Peter von Ziegesar at Lapham's Quarterly:
How was intercourse accomplished using Noyes’ innovation? In the 1920s, long after the Oneida Community had ceased to be, a sex research pioneer named Robert Latou Dickinson came to the Mansion House to discover exactly that. Dickinson was fascinated with the variety of ways people could make love. Decades before Alfred Kinsey made a habit of taking notes on the erotic lives of everyone he met, Dickinson jotted down thousands of sexual histories. He found an aging grandniece of the founder, a physician named Hilda Herrick Noyes, who was happy to offer details.
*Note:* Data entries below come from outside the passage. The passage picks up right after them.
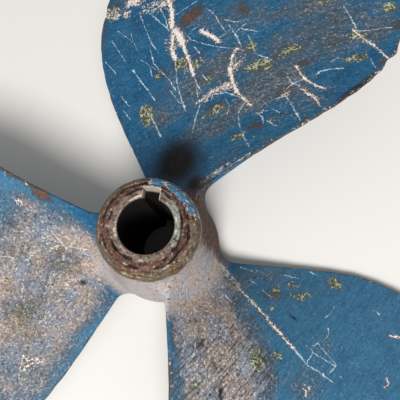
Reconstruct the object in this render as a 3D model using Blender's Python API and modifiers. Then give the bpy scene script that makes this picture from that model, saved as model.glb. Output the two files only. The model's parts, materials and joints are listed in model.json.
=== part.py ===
"""Three-blade, left-hand boat propeller, cast in one piece with its taper-bored hub.

The shaft axis is Z and +Z points aft, towards the nut end of the hub. The keyway is on +Y.
The origin is on the axis at the balance point, just under the middle of the pressure faces.
"""
from math import atan2, cos, degrees, pi, radians, sin, sqrt, tau

import bmesh
import bpy
from mathutils import Vector

# Blades
DIAMETER = 0.4064                   # tip circle, 16 in
PITCH = 0.2667                      # advance in one turn, 10.5 in
BLADE_COUNT = 3
FIRST_BLADE_ANGLE = radians(81.0)   # first blade's tip, counted from +X
BLADE_HALF_ANGLE = radians(54.5)    # half of the blade's spread, before root and tip narrow it
ROOT_SKEW = radians(3.75)           # turn of the blade's middle line from the tip to the axis
ROOT_NARROWING = 0.28               # power of r/R that narrows the blade towards the hub
TIP_ROUNDING = 1.9                  # power of r/R in the rounded end of the outline
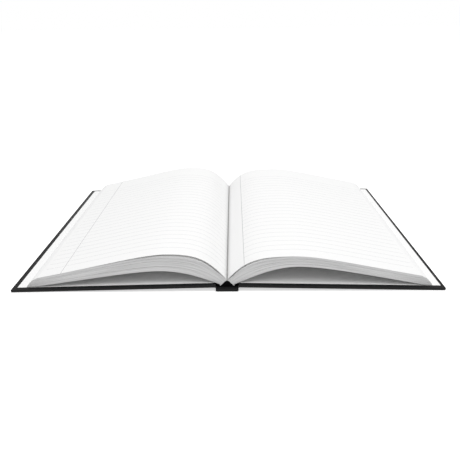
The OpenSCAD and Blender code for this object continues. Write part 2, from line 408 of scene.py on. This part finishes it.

A bout of amative intercourse would last for an hour or more, she remembered, and the women were particularly happy at the “long play.” Typically, during a “love interview” a woman would lie on her side with one leg cocked while the man entered her from behind. Holding her very much as he might hold a cello, he’d reach his hand around to the front and manipulate her to a climax. At the same time, he refrained from having an orgasm himself. Thus, amative intercourse involved coitus, but the primary stimulation was by hand. The male’s assigned role was as a skilled musician who received his pleasure through the mastery of his instrument and through the vicarious enjoyment of the pleasures he was instilling. Noyes thought the connection profound and spiritual. A follower of Franz Mesmer, the doctor who sometimes caused followers to go into mass orgasms by hooking them up to enormous batteries, Noyes believed sexual intercourse was nothing less than “the interchange of magnetic influences, or conversation of spirits, through the medium of that conjunction.”
To hold a woman closely, flesh to flesh, to feel her pulse and breathing rise, to hear her exhalations and know that she has surrendered to your will, to set off the final detonation with the touch of your finger—these are primarily masculine concerns. But consider this: the women in the Oneida Community were liberated as few Victorian women were.